The irony here is that regulations on land use often incent development over conservation, since owners feel the need to develop to get ahead of the regulations that are depreciating their property.
For example, an old fellow of modest means I know owned 30 acres with potential ocean views. Owned it for many years, and had a modest home on the property. The town kept increasing minimum lot sizes, setting lower caps on permits, redefining 'environmentally sensitive', increasing frontage requirements for subdivisions, etc.... Finally, they were on the verge of making his land completely undevelopable. While he really had no interest in developing the property, an asset he had hoped to leave to his children was about to be devalued in a very dramatic way. He caved an sold it- became a 20 lot subdivision.

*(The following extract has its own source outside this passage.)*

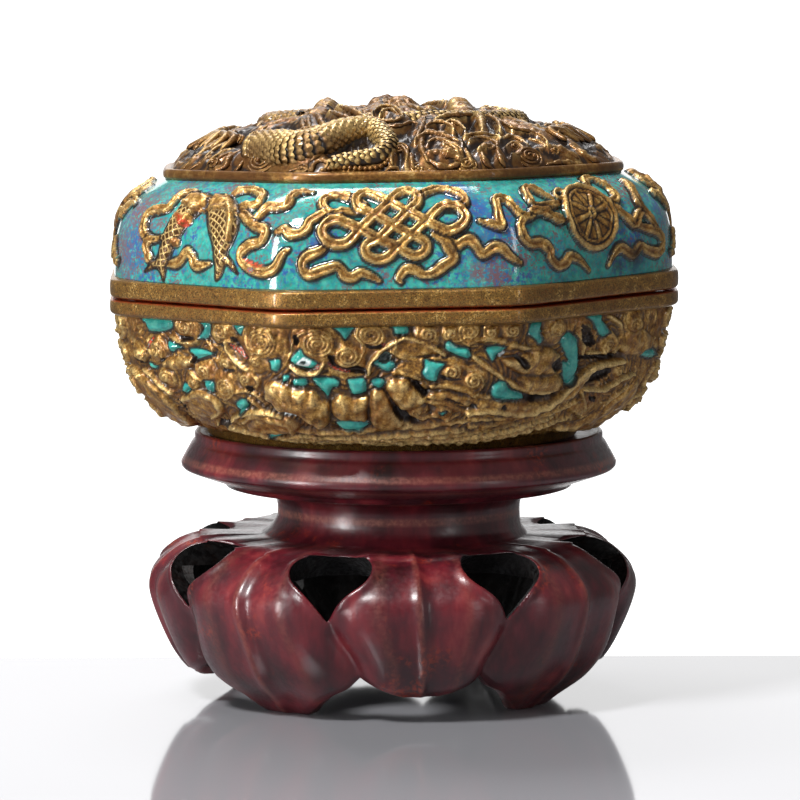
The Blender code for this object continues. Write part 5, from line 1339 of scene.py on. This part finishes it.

Now some folks are thinking, why should we feel bad for him? He made a lot of money. Except- consider he was essentially forced to develop his backyard against his will for no reason other than regulation. While he sold to the high bidder, this wasn't greed. The guy really just wanted to live out his life quietly in the simple home he had lived in for 60 years. He had actually hoped that his son would build a home on the property once he could save enough to build it, which would have meant a whole lot more open space then the result. He was not alone- there were dozens of others in the same boat in that area, so the land use restrictions intended to slow development triggered a McMansion development boom.
This happens all the time. Land use 'takings' are not compensated like explicit eminent domain takings, though the consequences can be very much the same to the landowner. So much for life, liberty, and property.
Edited 12/19/2005 10:28 am ET by csnow
thats not the case in SF, all the land on this pensula that can be developed has been for a long time. The trend on the bay waterfront now is to tear down old wearhouses and put up big concrete "loft" condo's or convert some of the brick warehouses to lofts and charge a primum for them. I sure wish i had bought up some of that industrial wastland.....
james in sf
"thats not the case in SF, all the land on this pensula that can be developed has been for a long time."
Perhaps true in the city, but what about the suburbs? There you will find some of the strictest land use regulations in the country. These markets are tightly linked.